Your objective – The required output is a word-for-word copy of the lines from the line bearing "scene.py. This part finishes it." through the line bearing "node tree, with", inclusive, and no other lines.

** Begin Data lines **

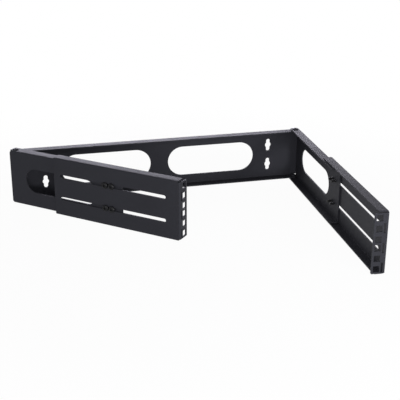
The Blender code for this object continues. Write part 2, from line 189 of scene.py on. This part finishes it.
# Floor and world: sizes in metres, shades from 0 to 1
FLOOR_LEVEL = -48.0 * MM
FLOOR_CENTRE_Y = -0.2
FLOOR_RADIUS = 6.0
FLOOR_SEGMENTS = 96
FLOOR_SHADE = (0.86, 0.86, 0.86)
FLOOR_NEAR = 0.3
FLOOR_FAR = 0.75
FLOOR_WHITE_SHARE = 0.96
WHITE = (1.0, 1.0, 1.0)
SOFT_LIGHT = (0.93, 0.94, 1.0)
SOFT_STRENGTH = 0.08
WHITE_STRENGTH = 1.0

# Lamps: name, place, target and size in metres, power in watts, colour
LILAC = (0.88, 0.85, 1.0)
LAMPS = (
    ("back", (0.2, 2.2, 0.45), (0.1, -0.1, 0), (2.0, 0.6), 45, LILAC),
    ("back_high", (0.2, 1.8, 1.3), (0.1, -0.1, 0), (2.0, 0.8), 6, LILAC),
    ("front_left", (-1.4, -1.5, 0.4), (0, -0.2, 0), (0.9, 0.9), 7, WHITE),
    ("front_high", (-0.1, -1.7, 1.2), (0.05, -0.2, 0), (0.9, 0.9), 11, WHITE),
    ("front_low", (-0.1, -1.7, 0.12), (0, -0.2, 0), (0.9, 0.3), 14, WHITE),
    ("near_right", (0.6, -1.05, 0.15), (0.2, -0.4, 0), (0.3, 0.3), 6, WHITE),
)


# Materials

def new_material(name):
    material = bpy.data.materials.new(name)
    material.use_nodes = True
    nodes = material.node_tree.nodes
    return material, nodes, material.node_tree.links, nodes["Principled BSDF"]


def opaque(colour):
    return (*colour, 1.0)


def noise(nodes, links, scale, detail):
    place = nodes.new("ShaderNodeTexCoord")
    texture = nodes.new("ShaderNodeTexNoise")
    texture.inputs["Scale"].default_value = scale
    texture.inputs["Detail"].default_value = detail
    texture.inputs["Roughness"].default_value = NOISE_ROUGHNESS
    links.new(place.outputs["Object"], texture.inputs["Vector"])
    return texture.outputs["Fac"]


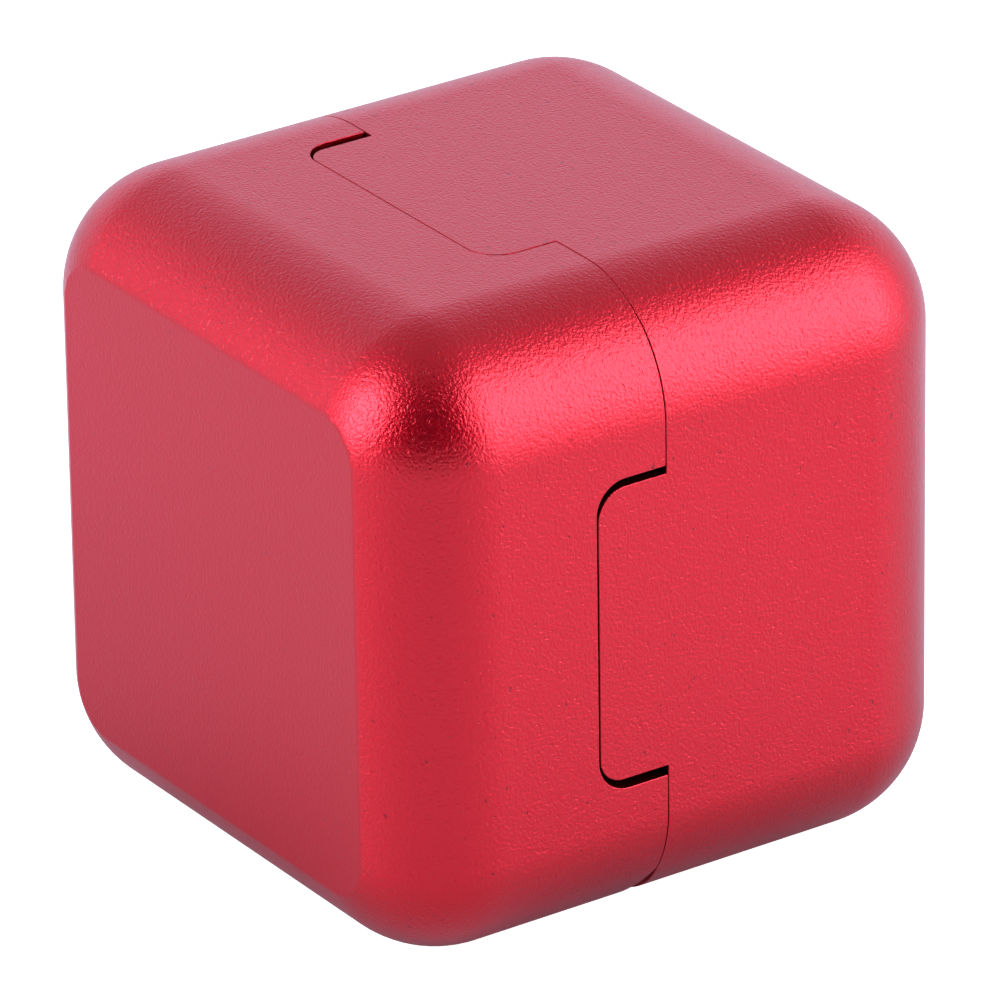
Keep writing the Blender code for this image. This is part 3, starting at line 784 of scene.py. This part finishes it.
class Nodes:
    """A material's node tree, with short calls to add nodes and to link them."""

    def __init__(self, name):
        self.material = bpy.data.materials.new(name)
        self.material.use_nodes = True
        self.tree = self.material.node_tree
        self.shader = self.tree.nodes["Principled BSDF"]
        self.position = self.add("ShaderNodeTexCoord").outputs["Object"]

    def add(self, kind, settings=None, **inputs):
        node = self.tree.nodes.new(kind)
        for key, value in (settings or {}).items():
            setattr(node, key, value)
        for key, value in inputs.items():
            self.feed(node.inputs[int(key[1:]) if key[0] == "_" else key.replace("_", " ")], value)
        return node

    def feed(self, socket, value):
        if isinstance(value, bpy.types.NodeSocket):
            self.tree.links.new(value, socket)
        else:
            socket.default_value = value

    def noise(self, size, detail=2.0, roughness=0.5, stretch=(1, 1, 1)):
        """Noise whose features are about size metres across, drawn out by stretch."""
        scale = [1 / (size * s) for s in stretch]
        moved = self.add("ShaderNodeMapping", Vector=self.position, Scale=scale).outputs[0]
        node = self.add(
            "ShaderNodeTexNoise", Vector=moved, Scale=1.0, Detail=detail, Roughness=roughness
        )
        return node.outputs["Fac"]

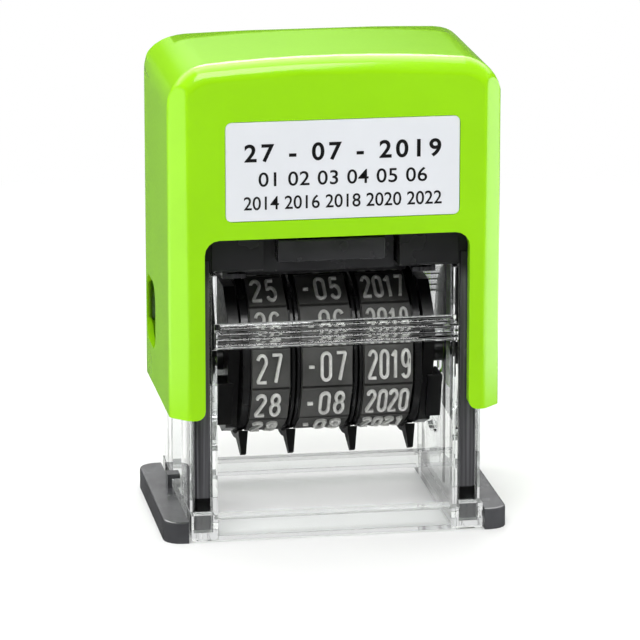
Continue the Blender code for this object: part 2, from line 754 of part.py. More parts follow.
def front_outline(half_width, low, top):
    """The cover seen from the front: upright sides, round top corners and a slightly arched top."""
    inset = COVER_HALF_WIDTH - half_width
    corner = COVER_CORNER - inset
    reach = half_width - corner
    lean = math.atan(2 * COVER_ARCH * reach / half_width**2)
    touch = reach + corner * math.sin(lean)
    centre = top - COVER_ARCH * (touch / half_width) ** 2 - corner * math.cos(lean)
    steps = ARC_STEPS + 4
    right = arc(reach, centre, corner, 0, math.pi / 2 - lean, steps)
    crown = []
    for index in range(1, steps):
        x = touch * (1 - 2 * index / steps)
        crown.append((x, top - COVER_ARCH * (x / half_width) ** 2))
    left = [(-x, z) for x, z in reversed(right)]
    return [(half_width, low)] + right + crown + left + [(-half_width, low)]


def cover_solid(name, half_width, half_depth, low, top, chamfer, fillet):
    """Where the front, plan and side outlines of the cover meet, for its outside or its hollow."""
    inset = COVER_HALF_WIDTH - half_width
    plan = rectangle(-half_width, half_width, -half_depth, half_depth)
    cut_plan = []
    for index, (x, y) in enumerate(plan):
        before = plan[index - 1]
        after = plan[(index + 1) % len(plan)]
        for near in (before, after):
            step = (Vector(near) - Vector((x, y))).normalized() * chamfer
            cut_plan.append((x + step.x, y + step.y))
    plan = rounded(cut_plan, fillet, steps=2)
    side = rectangle(-half_depth, half_depth, low, top)
    profile = rounded(side, COVER_REAR_EDGE - inset, [2], ARC_STEPS + 4)
    profile = rounded(profile, max(COVER_FRONT_EDGE - inset, SEAT_GAP), [len(profile) - 1], ARC_STEPS)
    solid = prism(name, "Y", front_outline(half_width, low, top), -half_depth, half_depth)
    upright = prism("upright", "Z", plan, low - CUT_OVERRUN, top + CUT_OVERRUN)
    across = prism("across", "X", profile, -half_width - CUT_OVERRUN, half_width + CUT_OVERRUN)
    return combine(solid, "INTERSECT", upright, across)


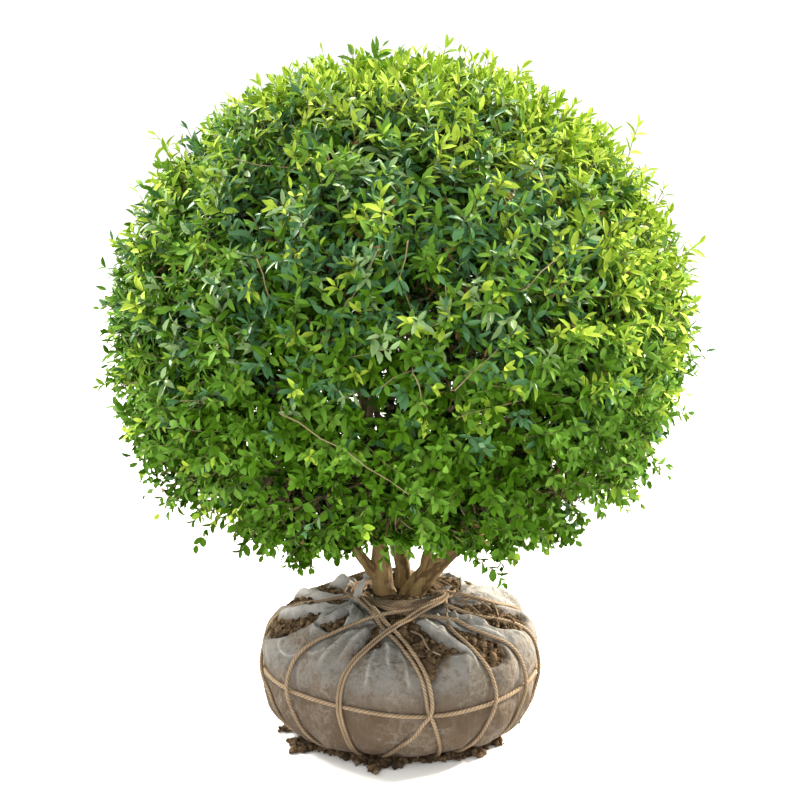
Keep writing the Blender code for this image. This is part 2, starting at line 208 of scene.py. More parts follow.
# Where the fleece lies open: degrees from the front and millimetres down from the neck
OPENINGS = {
    "front": [(-10, 36), (4, 40), (10, 69), (16, 112), (22, 138), (29, 157), (22, 157), (17, 170),
        (14, 199), (11, 194), (7, 172), (2, 146), (-4, 108)],
    "front_left": [(-15.5, 80), (-11.5, 108), (-9.5, 134), (-14, 143), (-21, 157), (-19, 141),
        (-17, 118)],
    "left_inner": [(-50, 114), (-46, 98), (-44, 80), (-44, 60), (-37, 88), (-36, 116), (-41, 121),
        (-46, 118)],
    "left": [(-79, 184), (-90, 182), (-93, 172), (-86, 152), (-73, 127), (-68, 104), (-59, 86),
        (-55, 105), (-54, 122), (-57, 131), (-60, 146), (-64, 160), (-72, 174)],
    "left_upper": [(-108, 153), (-109, 131), (-94, 92), (-80, 66), (-71, 40), (-64, 34), (-60, 45),
        (-63, 62), (-76, 84), (-90, 115), (-102, 143)],
    "left_behind": [(-130, 122), (-121, 88), (-103, 44), (-90, 30), (-86, 34), (-97, 54), (-114, 92)],
    "right_front": [(32, 104), (37, 110), (42, 128), (47, 142), (51, 160), (51.5, 181), (48, 190),
        (42, 193), (39, 186), (37.5, 172), (35, 156), (32, 140), (30.5, 122)],
    "right": [(49, 42), (59, 48), (67, 66), (78, 83), (81, 98), (81, 122), (89, 147), (86, 160),
        (71, 157), (62, 143), (55, 127), (54, 110), (51, 88), (46, 62)],
    "back_right": [(92, 16), (118, 12), (140, 40), (152, 88), (146, 98), (128, 70), (110, 46), (98, 34)],
    "back": [(176, 30), (186, 34), (194, 80), (203, 132), (196, 146), (184, 120), (176, 72)],
    "back_left": [(-146, 36), (-138, 44), (-143, 94), (-152, 142), (-160, 150), (-158, 112), (-150, 72)],
}
OPENING_EDGES = [ball_route(rows, 8, True) for rows in OPENINGS.values()]
EDGE_WANDER = 0.0011


def opening_depth(azimuth, distance):
    """How far inside an opening each place lies in metres, negative on the fleece."""
    depth = np.full(azimuth.shape, -0.05)
    places = on_ball(azimuth, distance)
    for edge in OPENING_EDGES:
        low, high = edge.min(0), edge.max(0)
        middle = (low[0] + high[0]) / 2
        turn = half_turns(azimuth - middle)
        near = np.abs(turn) < (high[0] - low[0]) / 2 + 30
        near &= (distance > low[1] - 0.05) & (distance < high[1] + 0.05)
        at, down = (turn + middle)[near], distance[near]
        line = on_ball(*edge.T)
        run = np.roll(line, -1, 0) - line
        aside = places[near][:, None] - line
        share = np.clip((aside * run).sum(-1) / (run * run).sum(-1), 0, 1)[..., None]
        gap = np.linalg.norm(aside - share * run, axis=-1).min(1)
        inside = np.zeros(len(at), bool)
        for (a0, s0), (a1, s1) in zip(edge, np.roll(edge, -1, 0)):
            crosses = (s0 > down) != (s1 > down)
            with np.errstate(divide="ignore", invalid="ignore"):
                inside ^= crosses & (at < a0 + (down - s0) * (a1 - a0) / (s1 - s0))
        depth[near] = np.maximum(depth[near], np.where(inside, gap, -gap))
    return depth + EDGE_WANDER * wander(places, 0.012, 3.0)


def new_node(tree, kind, out, sockets=(), **settings):
    """An output of a new node, each of whose sockets is given a value or joined to one."""
    node = tree.nodes.new("ShaderNode" + kind)
    for key, value in settings.items():
        setattr(node, key, value)
    for name, entry in dict(sockets).items():
        if isinstance(entry, bpy.types.NodeSocket):
            tree.links.new(entry, node.inputs[name])
        else:
            node.inputs[name].default_value = entry
    return node.outputs[out]


def ground_stain():
    """A node group: how stained a place is by the wet ground, from its height and clouds."""
    group = bpy.data.node_groups.new("ground_stain", "ShaderNodeTree")
    for name, kind, start in (("Place", "Vector", None), ("Reach", "Float", 0.08),
                              ("Cloud Scale", "Float", 26.0)):
        socket = group.interface.new_socket(name, in_out="INPUT", socket_type="NodeSocket" + kind)
        if start:
            socket.default_value = start
    group.interface.new_socket("Stain", in_out="OUTPUT", socket_type="NodeSocketFloat")
    enter = group.nodes.new("NodeGroupInput").outputs
    up = new_node(group, "SeparateXYZ", "Z", {"Vector": enter["Place"]})
    cloud = new_node(group, "TexNoise", "Fac", {
        "Vector": enter["Place"], "Scale": enter["Cloud Scale"], "Detail": 4.0})
    rise = new_node(group, "MapRange", "Result", {
        "Value": up, "From Max": enter["Reach"], "To Min": 1.0, "To Max": 0.0},
        interpolation_type="SMOOTHSTEP")
    patch = new_node(group, "MapRange", "Result", {"Value": cloud, "From Min": 0.25, "From Max": 0.60})
    both = new_node(group, "Math", "Value", {0: rise, 1: patch}, operation="MULTIPLY")
    group.links.new(both, group.nodes.new("NodeGroupOutput").inputs["Stain"])
    return group


GROUND_STAIN = ground_stain()
# How far apart the bands of a wave texture of scale 1 lie
WAVE_PERIOD = math.pi / 10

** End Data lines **

Expected answer –
Keep writing the Blender code for this image. This is part 3, starting at line 784 of scene.py. This part finishes it.
class Nodes:
    """A material's node tree, with short calls to add nodes and to link them."""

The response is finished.